What you will do
Write out exactly the lines from the line with "before = set(bpy.data.objects)" through the line with "cadBox = object_bounds()", both ends included, and no other line.
********************
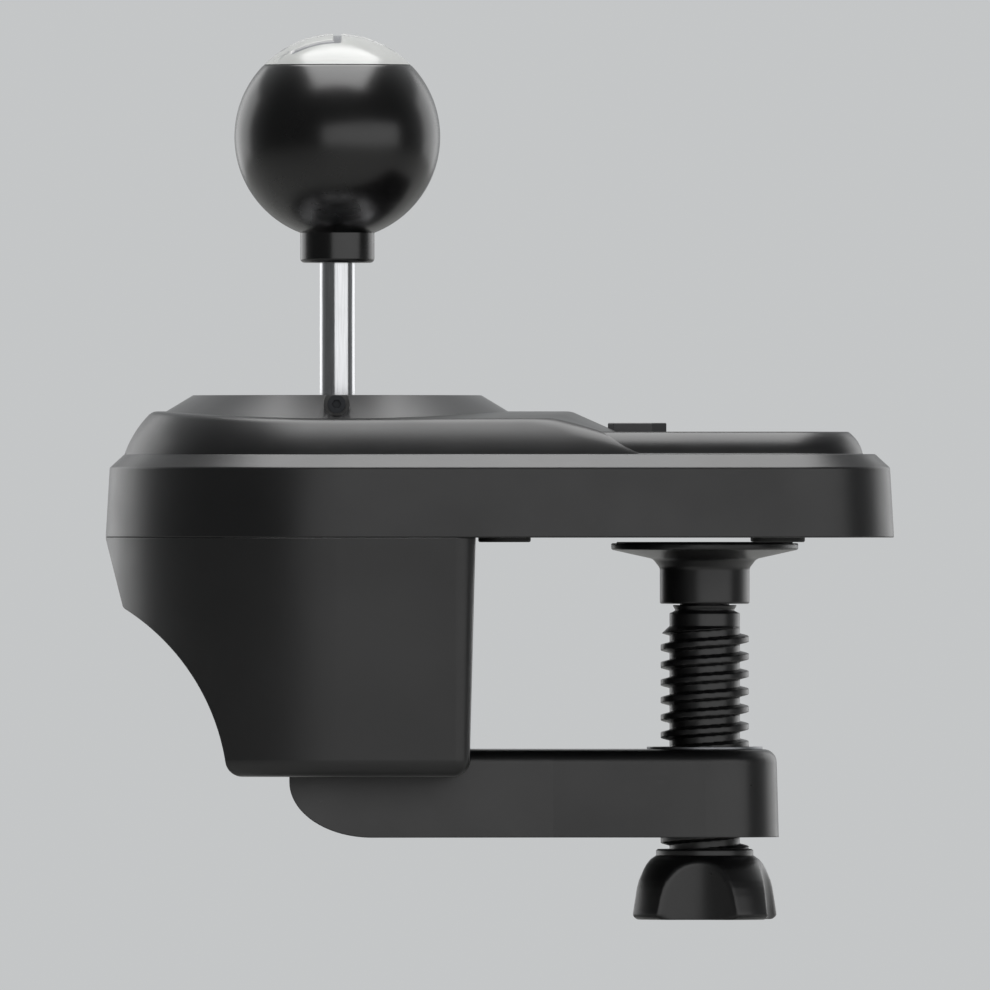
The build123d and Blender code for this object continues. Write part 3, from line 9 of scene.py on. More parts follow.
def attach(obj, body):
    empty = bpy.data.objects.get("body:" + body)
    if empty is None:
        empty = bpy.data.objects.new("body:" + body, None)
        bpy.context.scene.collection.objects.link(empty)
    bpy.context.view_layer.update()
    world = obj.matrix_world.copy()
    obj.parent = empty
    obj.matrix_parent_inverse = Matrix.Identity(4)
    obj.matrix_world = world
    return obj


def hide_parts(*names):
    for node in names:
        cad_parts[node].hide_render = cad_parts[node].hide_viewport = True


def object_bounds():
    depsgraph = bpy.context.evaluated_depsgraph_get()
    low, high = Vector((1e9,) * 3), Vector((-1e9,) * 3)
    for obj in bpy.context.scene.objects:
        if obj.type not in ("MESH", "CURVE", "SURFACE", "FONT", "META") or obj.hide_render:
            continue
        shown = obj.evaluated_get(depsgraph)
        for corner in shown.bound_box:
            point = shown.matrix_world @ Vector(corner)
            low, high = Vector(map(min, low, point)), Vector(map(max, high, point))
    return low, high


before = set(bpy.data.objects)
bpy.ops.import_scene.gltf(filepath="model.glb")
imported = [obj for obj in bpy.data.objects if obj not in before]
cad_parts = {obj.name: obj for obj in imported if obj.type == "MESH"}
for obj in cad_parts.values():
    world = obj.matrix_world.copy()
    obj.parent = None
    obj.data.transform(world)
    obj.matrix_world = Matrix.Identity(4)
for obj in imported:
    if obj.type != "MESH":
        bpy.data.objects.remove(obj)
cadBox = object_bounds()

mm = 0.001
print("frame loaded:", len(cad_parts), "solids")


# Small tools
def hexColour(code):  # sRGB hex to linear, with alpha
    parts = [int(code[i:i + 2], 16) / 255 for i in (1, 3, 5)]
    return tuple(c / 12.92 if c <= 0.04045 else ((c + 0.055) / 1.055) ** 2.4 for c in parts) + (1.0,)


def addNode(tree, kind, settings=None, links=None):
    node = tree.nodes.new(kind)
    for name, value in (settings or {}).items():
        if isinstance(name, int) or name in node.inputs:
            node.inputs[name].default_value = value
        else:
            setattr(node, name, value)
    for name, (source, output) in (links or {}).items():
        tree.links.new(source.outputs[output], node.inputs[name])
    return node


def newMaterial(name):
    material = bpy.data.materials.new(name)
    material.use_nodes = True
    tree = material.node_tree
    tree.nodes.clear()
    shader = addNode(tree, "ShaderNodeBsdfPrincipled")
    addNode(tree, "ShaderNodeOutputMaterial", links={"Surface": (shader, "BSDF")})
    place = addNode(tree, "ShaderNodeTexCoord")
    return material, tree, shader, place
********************
Answer to the exercise
before = set(bpy.data.objects)
bpy.ops.import_scene.gltf(filepath="model.glb")
imported = [obj for obj in bpy.data.objects if obj not in before]
cad_parts = {obj.name: obj for obj in imported if obj.type == "MESH"}
for obj in cad_parts.values():
    world = obj.matrix_world.copy()
    obj.parent = None
    obj.data.transform(world)
    obj.matrix_world = Matrix.Identity(4)
for obj in imported:
    if obj.type != "MESH":
        bpy.data.objects.remove(obj)
cadBox = object_bounds()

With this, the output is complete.